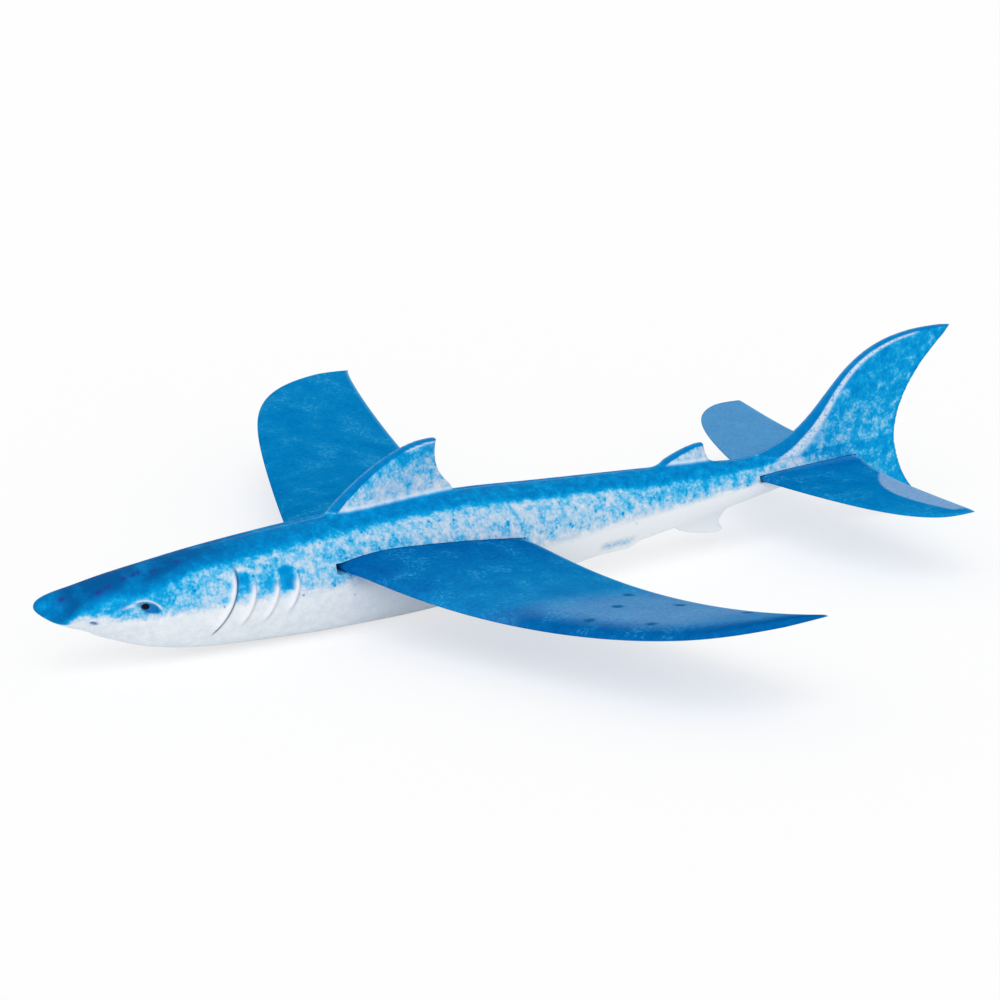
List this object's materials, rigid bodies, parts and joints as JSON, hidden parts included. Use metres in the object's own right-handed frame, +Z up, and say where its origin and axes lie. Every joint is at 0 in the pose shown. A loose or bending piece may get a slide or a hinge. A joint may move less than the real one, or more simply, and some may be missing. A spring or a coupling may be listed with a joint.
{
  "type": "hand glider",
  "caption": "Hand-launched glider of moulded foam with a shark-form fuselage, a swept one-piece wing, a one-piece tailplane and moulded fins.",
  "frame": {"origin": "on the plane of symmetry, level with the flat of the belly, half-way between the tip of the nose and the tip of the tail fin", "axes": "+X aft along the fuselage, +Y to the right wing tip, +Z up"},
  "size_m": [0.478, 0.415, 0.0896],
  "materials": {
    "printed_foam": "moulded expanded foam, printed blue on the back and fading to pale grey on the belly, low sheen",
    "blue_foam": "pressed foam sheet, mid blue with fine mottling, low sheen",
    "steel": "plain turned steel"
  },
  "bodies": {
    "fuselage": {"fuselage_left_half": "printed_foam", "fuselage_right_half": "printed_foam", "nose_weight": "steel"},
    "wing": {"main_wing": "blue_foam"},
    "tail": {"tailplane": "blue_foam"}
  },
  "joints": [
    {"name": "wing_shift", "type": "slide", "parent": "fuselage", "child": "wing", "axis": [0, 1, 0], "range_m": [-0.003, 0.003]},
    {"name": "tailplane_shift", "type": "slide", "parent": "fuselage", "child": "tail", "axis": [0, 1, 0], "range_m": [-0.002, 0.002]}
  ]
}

....................

Task brief: Repeat the data precisely, line by line.

Complete answer:
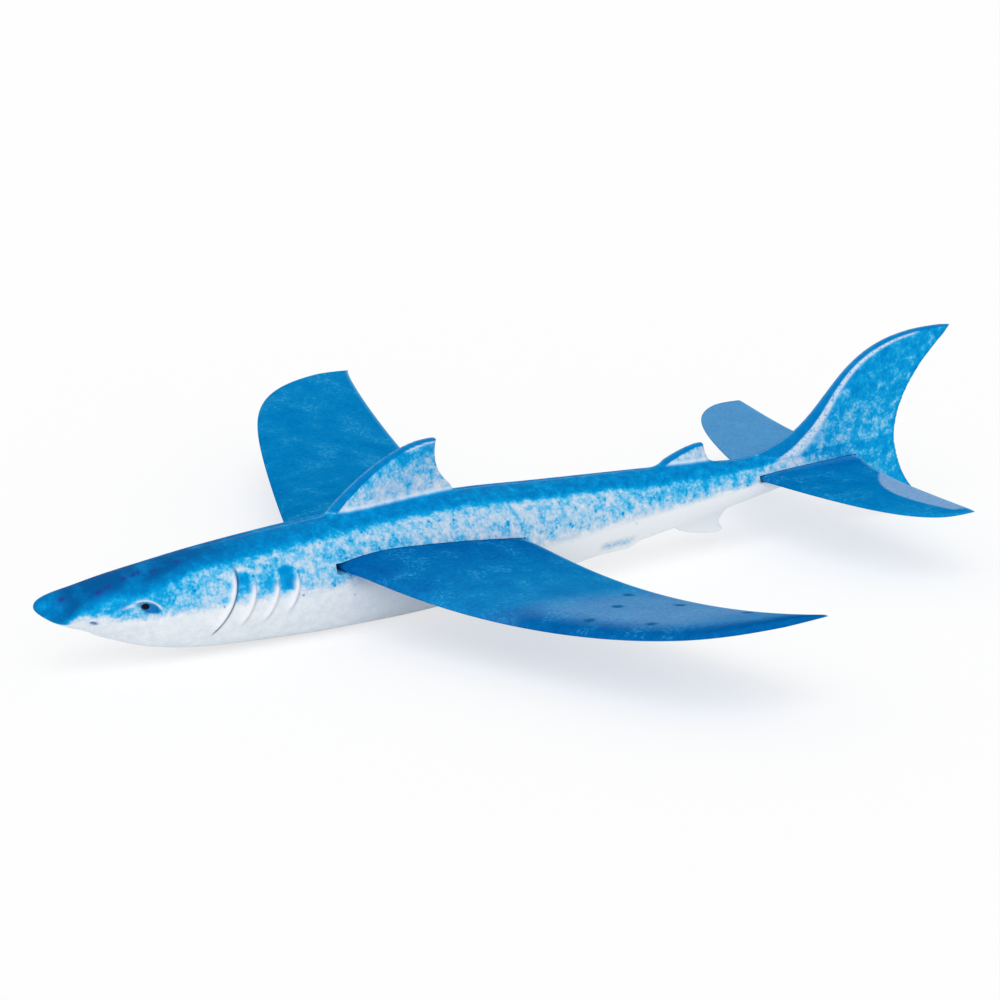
List this object's materials, rigid bodies, parts and joints as JSON, hidden parts included. Use metres in the object's own right-handed frame, +Z up, and say where its origin and axes lie. Every joint is at 0 in the pose shown. A loose or bending piece may get a slide or a hinge. A joint may move less than the real one, or more simply, and some may be missing. A spring or a coupling may be listed with a joint.
{
  "type": "hand glider",
  "caption": "Hand-launched glider of moulded foam with a shark-form fuselage, a swept one-piece wing, a one-piece tailplane and moulded fins.",
  "frame": {"origin": "on the plane of symmetry, level with the flat of the belly, half-way between the tip of the nose and the tip of the tail fin", "axes": "+X aft along the fuselage, +Y to the right wing tip, +Z up"},
  "size_m": [0.478, 0.415, 0.0896],
  "materials": {
    "printed_foam": "moulded expanded foam, printed blue on the back and fading to pale grey on the belly, low sheen",
    "blue_foam": "pressed foam sheet, mid blue with fine mottling, low sheen",
    "steel": "plain turned steel"
  },
  "bodies": {
    "fuselage": {"fuselage_left_half": "printed_foam", "fuselage_right_half": "printed_foam", "nose_weight": "steel"},
    "wing": {"main_wing": "blue_foam"},
    "tail": {"tailplane": "blue_foam"}
  },
  "joints": [
    {"name": "wing_shift", "type": "slide", "parent": "fuselage", "child": "wing", "axis": [0, 1, 0], "range_m": [-0.003, 0.003]},
    {"name": "tailplane_shift", "type": "slide", "parent": "fuselage", "child": "tail", "axis": [0, 1, 0], "range_m": [-0.002, 0.002]}
  ]
}